** begin **
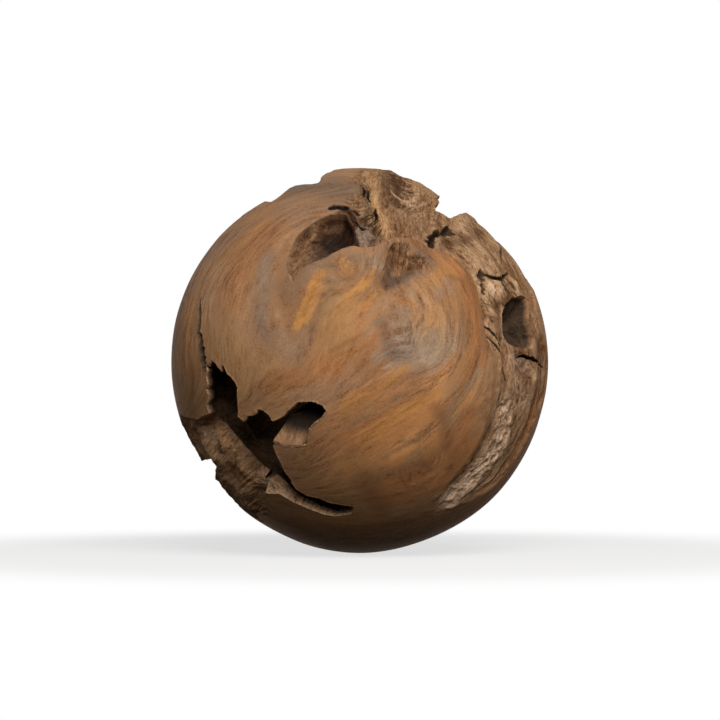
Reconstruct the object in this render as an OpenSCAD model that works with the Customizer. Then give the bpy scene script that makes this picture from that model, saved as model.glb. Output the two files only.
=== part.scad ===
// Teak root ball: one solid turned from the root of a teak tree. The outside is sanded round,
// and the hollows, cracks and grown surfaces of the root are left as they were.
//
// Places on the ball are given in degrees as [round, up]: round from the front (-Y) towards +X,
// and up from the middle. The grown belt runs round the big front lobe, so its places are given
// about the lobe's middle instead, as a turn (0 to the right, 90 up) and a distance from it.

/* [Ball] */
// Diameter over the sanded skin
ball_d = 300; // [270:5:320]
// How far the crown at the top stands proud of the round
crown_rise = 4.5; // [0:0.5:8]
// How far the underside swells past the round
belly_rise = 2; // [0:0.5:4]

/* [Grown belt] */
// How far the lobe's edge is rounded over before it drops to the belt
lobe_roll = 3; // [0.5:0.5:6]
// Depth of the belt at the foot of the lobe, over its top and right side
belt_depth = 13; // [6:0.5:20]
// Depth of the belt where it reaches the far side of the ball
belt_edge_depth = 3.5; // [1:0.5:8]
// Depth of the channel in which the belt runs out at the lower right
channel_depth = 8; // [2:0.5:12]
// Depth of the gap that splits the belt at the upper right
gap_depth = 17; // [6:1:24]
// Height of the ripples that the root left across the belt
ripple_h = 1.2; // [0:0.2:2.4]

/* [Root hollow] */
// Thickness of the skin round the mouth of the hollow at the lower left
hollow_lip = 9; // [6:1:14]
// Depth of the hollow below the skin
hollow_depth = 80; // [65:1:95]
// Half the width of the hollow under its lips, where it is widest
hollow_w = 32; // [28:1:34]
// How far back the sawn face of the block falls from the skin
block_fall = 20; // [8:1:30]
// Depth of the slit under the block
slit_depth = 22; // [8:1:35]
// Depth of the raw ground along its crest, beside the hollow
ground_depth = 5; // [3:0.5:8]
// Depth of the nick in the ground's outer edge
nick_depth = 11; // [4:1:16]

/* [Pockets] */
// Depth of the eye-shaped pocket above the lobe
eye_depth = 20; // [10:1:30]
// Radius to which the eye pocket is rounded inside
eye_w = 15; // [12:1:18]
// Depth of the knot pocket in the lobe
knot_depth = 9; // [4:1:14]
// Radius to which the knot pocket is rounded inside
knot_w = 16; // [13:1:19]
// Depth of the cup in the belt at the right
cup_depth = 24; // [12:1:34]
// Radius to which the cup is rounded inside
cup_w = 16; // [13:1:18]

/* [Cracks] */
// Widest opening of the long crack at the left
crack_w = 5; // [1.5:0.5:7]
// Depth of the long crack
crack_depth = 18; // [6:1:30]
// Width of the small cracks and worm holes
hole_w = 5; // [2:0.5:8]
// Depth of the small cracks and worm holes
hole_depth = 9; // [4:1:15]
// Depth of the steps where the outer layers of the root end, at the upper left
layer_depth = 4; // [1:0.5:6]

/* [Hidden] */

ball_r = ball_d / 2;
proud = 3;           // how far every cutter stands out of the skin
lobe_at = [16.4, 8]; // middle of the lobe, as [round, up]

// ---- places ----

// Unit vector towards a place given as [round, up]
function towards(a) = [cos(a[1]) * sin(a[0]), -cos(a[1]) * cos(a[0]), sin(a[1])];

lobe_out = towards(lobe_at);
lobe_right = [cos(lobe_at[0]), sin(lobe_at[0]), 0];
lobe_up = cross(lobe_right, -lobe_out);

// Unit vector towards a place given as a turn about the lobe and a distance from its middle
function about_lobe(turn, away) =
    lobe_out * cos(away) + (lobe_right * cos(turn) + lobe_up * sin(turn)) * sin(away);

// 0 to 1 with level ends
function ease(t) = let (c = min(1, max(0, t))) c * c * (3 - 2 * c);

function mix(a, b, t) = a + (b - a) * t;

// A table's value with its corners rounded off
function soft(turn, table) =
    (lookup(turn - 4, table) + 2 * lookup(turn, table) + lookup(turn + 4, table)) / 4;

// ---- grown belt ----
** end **
» Goal:
Set down the material above again, word for word.

» Written reply:
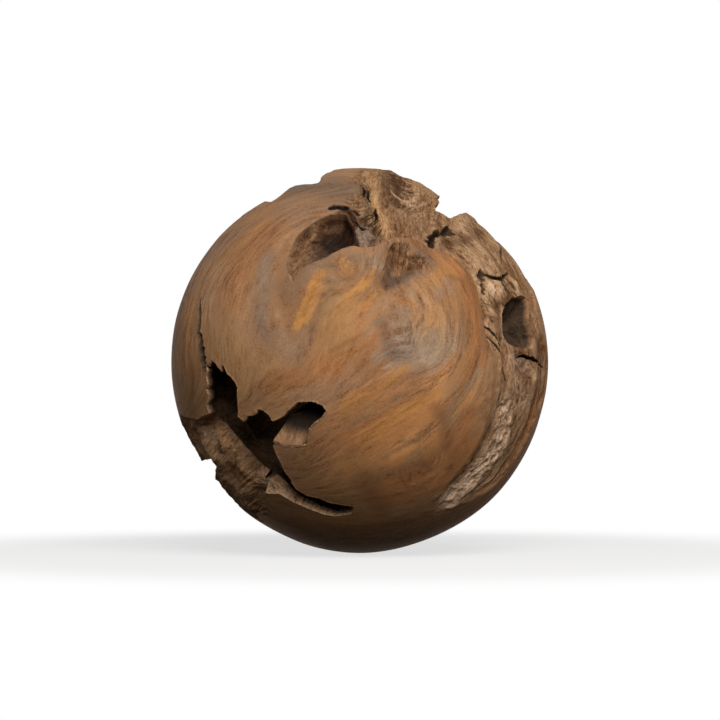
Reconstruct the object in this render as an OpenSCAD model that works with the Customizer. Then give the bpy scene script that makes this picture from that model, saved as model.glb. Output the two files only.
=== part.scad ===
// Teak root ball: one solid turned from the root of a teak tree. The outside is sanded round,
// and the hollows, cracks and grown surfaces of the root are left as they were.
//
// Places on the ball are given in degrees as [round, up]: round from the front (-Y) towards +X,
// and up from the middle. The grown belt runs round the big front lobe, so its places are given
// about the lobe's middle instead, as a turn (0 to the right, 90 up) and a distance from it.

/* [Ball] */
// Diameter over the sanded skin
ball_d = 300; // [270:5:320]
// How far the crown at the top stands proud of the round
crown_rise = 4.5; // [0:0.5:8]
// How far the underside swells past the round
belly_rise = 2; // [0:0.5:4]

/* [Grown belt] */
// How far the lobe's edge is rounded over before it drops to the belt
lobe_roll = 3; // [0.5:0.5:6]
// Depth of the belt at the foot of the lobe, over its top and right side
belt_depth = 13; // [6:0.5:20]
// Depth of the belt where it reaches the far side of the ball
belt_edge_depth = 3.5; // [1:0.5:8]
// Depth of the channel in which the belt runs out at the lower right
channel_depth = 8; // [2:0.5:12]
// Depth of the gap that splits the belt at the upper right
gap_depth = 17; // [6:1:24]
// Height of the ripples that the root left across the belt
ripple_h = 1.2; // [0:0.2:2.4]

/* [Root hollow] */
// Thickness of the skin round the mouth of the hollow at the lower left
hollow_lip = 9; // [6:1:14]
// Depth of the hollow below the skin
hollow_depth = 80; // [65:1:95]
// Half the width of the hollow under its lips, where it is widest
hollow_w = 32; // [28:1:34]
// How far back the sawn face of the block falls from the skin
block_fall = 20; // [8:1:30]
// Depth of the slit under the block
slit_depth = 22; // [8:1:35]
// Depth of the raw ground along its crest, beside the hollow
ground_depth = 5; // [3:0.5:8]
// Depth of the nick in the ground's outer edge
nick_depth = 11; // [4:1:16]

/* [Pockets] */
// Depth of the eye-shaped pocket above the lobe
eye_depth = 20; // [10:1:30]
// Radius to which the eye pocket is rounded inside
eye_w = 15; // [12:1:18]
// Depth of the knot pocket in the lobe
knot_depth = 9; // [4:1:14]
// Radius to which the knot pocket is rounded inside
knot_w = 16; // [13:1:19]
// Depth of the cup in the belt at the right
cup_depth = 24; // [12:1:34]
// Radius to which the cup is rounded inside
cup_w = 16; // [13:1:18]

/* [Cracks] */
// Widest opening of the long crack at the left
crack_w = 5; // [1.5:0.5:7]
// Depth of the long crack
crack_depth = 18; // [6:1:30]
// Width of the small cracks and worm holes
hole_w = 5; // [2:0.5:8]
// Depth of the small cracks and worm holes
hole_depth = 9; // [4:1:15]
// Depth of the steps where the outer layers of the root end, at the upper left
layer_depth = 4; // [1:0.5:6]

/* [Hidden] */

ball_r = ball_d / 2;
proud = 3;           // how far every cutter stands out of the skin
lobe_at = [16.4, 8]; // middle of the lobe, as [round, up]

// ---- places ----

// Unit vector towards a place given as [round, up]
function towards(a) = [cos(a[1]) * sin(a[0]), -cos(a[1]) * cos(a[0]), sin(a[1])];

lobe_out = towards(lobe_at);
lobe_right = [cos(lobe_at[0]), sin(lobe_at[0]), 0];
lobe_up = cross(lobe_right, -lobe_out);

// Unit vector towards a place given as a turn about the lobe and a distance from its middle
function about_lobe(turn, away) =
    lobe_out * cos(away) + (lobe_right * cos(turn) + lobe_up * sin(turn)) * sin(away);

// 0 to 1 with level ends
function ease(t) = let (c = min(1, max(0, t))) c * c * (3 - 2 * c);

function mix(a, b, t) = a + (b - a) * t;

// A table's value with its corners rounded off
function soft(turn, table) =
    (lookup(turn - 4, table) + 2 * lookup(turn, table) + lookup(turn + 4, table)) / 4;

// ---- grown belt ----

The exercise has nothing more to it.